About Kate: I don't hate Kate in Morning Glory, my big problem is that I don't care about Kate in Morning Glory because she makes her character sooooo uninteresting and even appaling.
I have ranked all the Best Actress winners (except Sandra Bullock) on my blog and expressed my views a little better than here in this comment. :-)
Fair point about the dragons' designs, and I can see where you're coming from with regards to their non-speaking roles, given Dreamworks' track record.

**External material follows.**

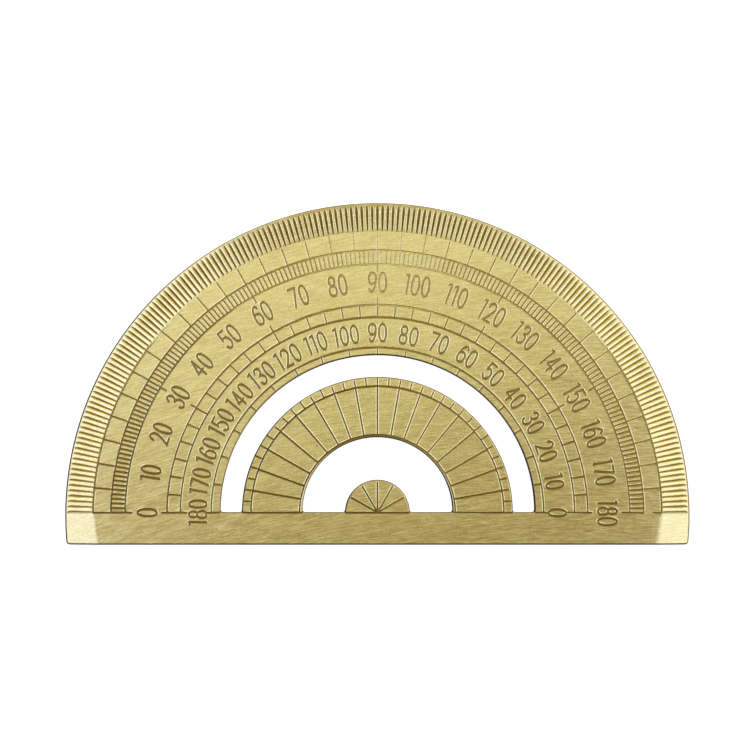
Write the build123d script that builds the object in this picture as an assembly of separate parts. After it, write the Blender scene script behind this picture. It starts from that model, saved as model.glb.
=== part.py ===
from build123d import *
import math
import os

# Half-round brass protractor: one flat plate, pierced by two arc-shaped windows and graduated
# on its upper face. Millimetres. +Z is up, the underside lies on z = 0, the base line
# (0-180 degrees) is the X axis and the vertex of the angle scales is the origin.
#
# The plate is written as four regions of the one blank, which meet face to face:
#   base_bar          everything below the base line, with the straight edge
#   outer_scale_arc   the wide half ring with the reeded rim and both numbered scales
#   inner_scale_arc   the narrow half ring between the two windows
#   centre_fan        the half disc at the vertex

# ---------------------------------------------------------------- driving dimensions
RIM_R = 51.0            # radius of the round edge, so the plate is 102 wide
RIM_DROP = 0.52         # the round edge is struck from this far below the base line
BAR_DEPTH = 5.30        # base line to straight edge
CORNER_R = 0.60         # rounding of the two corners of the straight edge
THICK = 1.20            # plate thickness
BEVEL_R = 46.30         # the convex rim bevel starts here
EDGE_THICK = 0.62       # thickness left at the round edge

WINDOW1_OUT = 25.60     # outer window, large radius
WINDOW1_IN = 22.10      # outer window, small radius
WINDOW2_OUT = 12.22     # inner window, large radius
FAN_R = 5.30            # half disc at the vertex
WEB = 0.40              # corner webs in the windows, where the arcs stand on the bar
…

And I suppose I was setting myself up for trouble by calibrating my expectations to Chris Sanders and Dean DeBlois' earlier Lilo & Stitch, but that film handled a similar human/pet relationship without ever feeling like it ceded superiority to the human; without snuffing any serious belligerence from the pet from the get-go (and unlike Stitch, the dragons even have good reasons for being belligerent against humans!); and without assuming the cementing of this relationship just because the pet has no other choice. (Sure, Hiccup stays his hand when Toothless is helplessly bound, and then feeds Toothless when he'll otherwise starve, but there isn't much that Toothless could do but accept Hiccup's kindness in these setups.) And just to further complicate the "cuteness" point, isn't it more than a coincidence that the most feared of the dragons should also be the cutest?
"Her odd vocalisms ("Ooh yoo doon't knoow my deddy!") make Singin' in the Rain's Lina Lamont seem like a creature drawn from life, and when her character gets dragooned into one of those fifth-act court-trial sequences that have felled many a better movie than Coquette, she quakes in her chair and whips her head about, letting her voice go so high and shrill that you worry she might be tearing it."
I HAVE TO SEE THIS MOVIE. The End.
I agree with you that this is a horrible movie.
Anyway, it's my first time visit your blog and I found a lot of interesting posts on your blog. Glad to found you!